Why did corridors disappear? Market logic tallies rooms, not rituals. Net-to-gross ratios punish space that doesn’t sell; regulations often protect minimum areas without asking how we transition.

Dark, narrow halls did us no favors either. When a corridor feels like a tunnel, everyone wants it gone. Value engineering trims the threshold first and with it the small mechanics of comfort that thresholds perform.

What do we lose without them?

  • Acoustics. A door plus a few meters of air is still the cheapest soundproofing. Without that buffer, a late Zoom call leaks into sleep; dishwashers become roommates; headphones become architecture.
  • Climate. A vestibule is a low-tech airlock in winter and a pressure valve in summer. A shaded passage lets heat rise and escape. It can be the difference between “bearable” and “unlivable” in a heat wave. Buffers make zoning possible. You can warm a room without warming a life-size studio.
  • Ritual & dignity. Thresholds host micro-ceremonies. Shoes off, coat hung, bag down, mind reset. Without them, a guest steps into your kitchen before they meet your eye. Clutter becomes mood. The house has no inhale.
  • Community. In multi-unit buildings, short, bright corridors and open access decks create incidental contact. A nod at the mailboxes turns into a neighbor. Private lifts to private lobbies produce the opposite. Silence, exit.

The engawa teaches that a one-meter strip can be generous if it has light, shade, and a reason to linger. The tōri-niwa shows how a home breathes when circulation is also infrastructure. The zaguán reminds us a corridor can be reception, climate filter, and social x-ray all at once.
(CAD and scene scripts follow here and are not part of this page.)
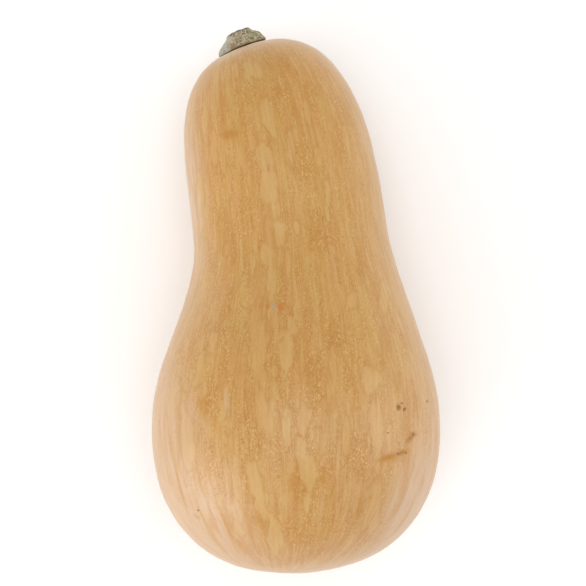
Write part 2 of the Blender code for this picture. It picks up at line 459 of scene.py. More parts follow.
# %% [markdown]
# The stem's lobes and grooves are in its solid. The new stem is laid onto them in the same way as
# the skin. Then it is pulled at a few places with proportional editing, as clay is with a thumb:
# the left flank bulges, and the right lobe has a shoulder under the rim. Clouds of two sizes make
# it dry cork.

# %% Lobes and cork
LUMP_SIZE, LUMP_DEPTH = 0.0026, 0.0007
CORK_SIZE, CORK_DEPTH = 0.0008, 0.00035

settle(stem, smooth_pattern("stem", lambda face: False))

MM = 0.001
# where on the upright stem, how far to pull, and how far around it the pull reaches, in millimetres
PULLS = (
    ((-8.6, -1.0, 2.2), (-1.5, 0.0, 0.3), 4.0),
    ((-6.8, -1.0, 4.6), (-0.9, 0.0, 0.2), 2.6),
    ((8.4, -1.0, 4.3), (0.5, 0.0, 1.0), 2.6),
    ((10.2, -1.0, 1.0), (0.5, 0.0, 0.3), 2.4),
    ((5.7, -1.0, 6.6), (-0.8, 0.0, 0.0), 1.5),
    ((-4.4, -1.0, 7.9), (-0.9, 0.0, 0.5), 1.8),
    ((4.0, 0.0, 8.2), (0.0, 0.0, 0.7), 3.0),
)
lone_edit(stem)
for place, pull, reach in PULLS:
    aim = STEM_PLACE + STEM_TURN.to_matrix() @ Vector(place) * MM
    corners = bmesh.from_edit_mesh(stem.data).verts
    pick(stem, [min(corners, key=lambda corner: (corner.co - aim).length).index])
    bpy.ops.transform.translate(
        value=STEM_TURN.to_matrix() @ Vector(pull) * MM,
        use_proportional_edit=True,
        proportional_edit_falloff="SMOOTH",
        proportional_size=reach * MM,
    )
bpy.ops.object.mode_set(mode="OBJECT")
smooth(stem)
dent(stem, "lumps", LUMP_SIZE, LUMP_DEPTH)
dent(stem, "cork", CORK_SIZE, CORK_DEPTH)
bpy.ops.object.shade_smooth()
print("stem of", len(stem.data.polygons), "faces")

# %% [markdown]
# ## Marks laid out one by one
# Some pale leaves and dark bands on the upper side are large enough to be laid out one by one, as
# a painter would place them. Each is a row: where it lies, its half width and half length, how
# its top leans to the right, and whether it narrows towards the stem (above zero) or towards the
# blossom (below zero). Millimetres and degrees are easier to read here. Every point of the skin
# then notes how far it is from the nearest one: 0 in its middle, 1 at its edge. The material cuts
# the edge later, so it is as crisp as we like, however coarse the mesh is.

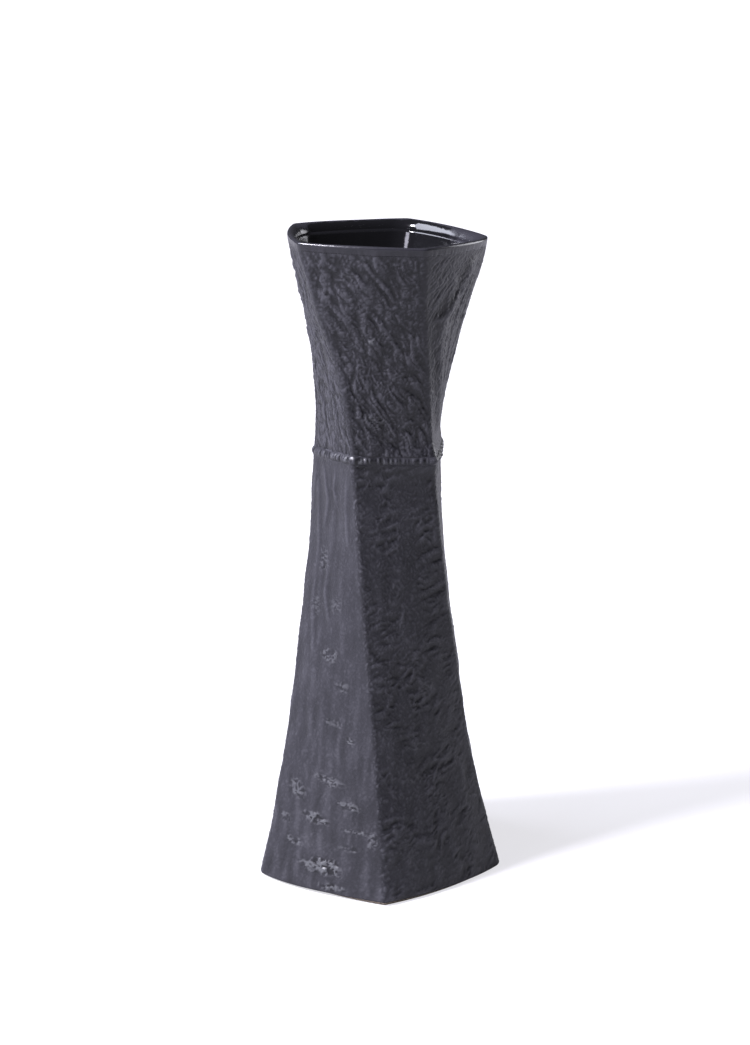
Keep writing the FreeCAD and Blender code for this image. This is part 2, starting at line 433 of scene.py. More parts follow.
LOWER_PANELS = (
    Panel(1.5, 70, 2.7 * MM, 2.2, 0.32 * MM, -1, patchy=0.85, dents=0.45 * MM, crumple=0.08 * MM,
          crumpled=((5, 121, 8, 5, 0.35), (-6, 89, 9, 5, 0.3), (-10, 70, 10, 5, 0.3),
                    (14, 88, 8, 12, 0.25), (-22, 30, 10, 10, 0.25))),
    Panel(31.5, 62, 2.8 * MM, 2.3, 0.34 * MM, -1, patchy=0.7, dents=0.50 * MM, crumple=0.10 * MM),
    Panel(61.5, 25, 2.8 * MM, 2.6, 0.30 * MM, 1, patchy=0.6, dents=0.50 * MM, crumple=0.10 * MM),
    Panel(91.5, -65, 2.8 * MM, 2.4, 0.34 * MM, -1, patchy=0.7, dents=0.50 * MM, crumple=0.10 * MM),
    Panel(121.5, 3, 5.0 * MM, 5.0, 0.09 * MM, -1, patchy=0.6, dents=0.45 * MM, crumple=0.05 * MM,
          creases=((((-12, 130), (-16, 165), (-13, 200), (-15, 243)), 2.1 * MM, 0.32 * MM),
                   (((1, 152), (-4, 175), (0, 198)), 1.7 * MM, 0.30 * MM),
                   (((12, 135), (10, 170), (14, 215)), 2.8 * MM, 0.30 * MM),
                   (((-21, 215), (-18, 250)), 1.7 * MM, 0.36 * MM),
                   (((-9, 208), (-4, 230), (-8, 252)), 1.8 * MM, 0.36 * MM),
                   (((6, 222), (3, 236), (7, 252)), 1.6 * MM, 0.36 * MM),
                   (((17, 200), (15, 225), (18, 250)), 1.8 * MM, 0.30 * MM),
                   (((9, 70), (8, 85), (13, 112)), 2.6 * MM, 0.26 * MM),
                   (((-19, 70), (-12, 90), (-12, 110)), 2.4 * MM, 0.24 * MM)),
          crumpled=((1, 139, 8, 6, 0.7), (11, 122, 7, 4, 0.7), (4, 100, 9, 2.5, 0.5),
                    (17, 92, 4, 3, 1.0), (3, 66, 13, 3.5, 0.8), (18, 54, 12, 3, 0.8),
                    (-20, 56, 8, 7, 0.7), (-6, 43, 12, 4, 1.4), (24, 40, 13, 1.6, 0.8),
                    (2, 17, 19, 6, 1.5), (-28, 38, 5, 4, 0.6), (-20, 27, 7, 3, 0.8),
                    (19, 30, 9, 2.5, 0.7), (12, 6, 12, 2.5, 1.0), (34, 36, 4, 6, 0.8),
                    (-6, 193, 7, 8, 0.5), (-12, 166, 6, 8, 0.4), (6, 170, 8, 6, 0.35))),
)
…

Europe’s better galleries prove that when circulation is wide, daylit, and surveilled by residents rather than cameras, it becomes a front porch in the sky.

Homes now do triple duty workplace, school, refuge. Open floor plans, amplified during the day, become friction at night. Children need places to make a mess without disturbing sleep; older adults need privacy; level paths for mobility aids; neurodiverse residents often rely on predictable gradients from loud to quiet. Corridors carry that gradient. They let a house speak softly. This way to bed, this way to work, this way to the outside. Energy and resilience make the same case. A hallway oriented toward a small courtyard

or tall window can draw air through. An entry hall can trap the bite of winter. A slim, daylit strip along a facade becomes an interior porch. Plants, light, a place to cool down or warm up without machines doing all the work.

Hallways hold real life. Strollers, umbrellas, that package you haven’t opened yet. When this storage spills into the living room, the home feels perpetually in transition.

Give transition its own space and the rest can relax.

Even a bag widening a place for shoes, a shelf for keys changes the tempo.The house becomes readable again.

This is not nostalgia for endless Victorian tubes or hotel carpets. It’s a plea for purposeful thresholds.

Corridors failed us when they were mean, dark, and joyless;

they serve us when they are short, daylit, and allowed to do three jobs at once.

Think of them as the home’s lung (air and light), ear (acoustic buffer), and heart (greeting and goodbye).

A thin strip, honestly designed, can make a small apartment feel calmer, warmer, kinder.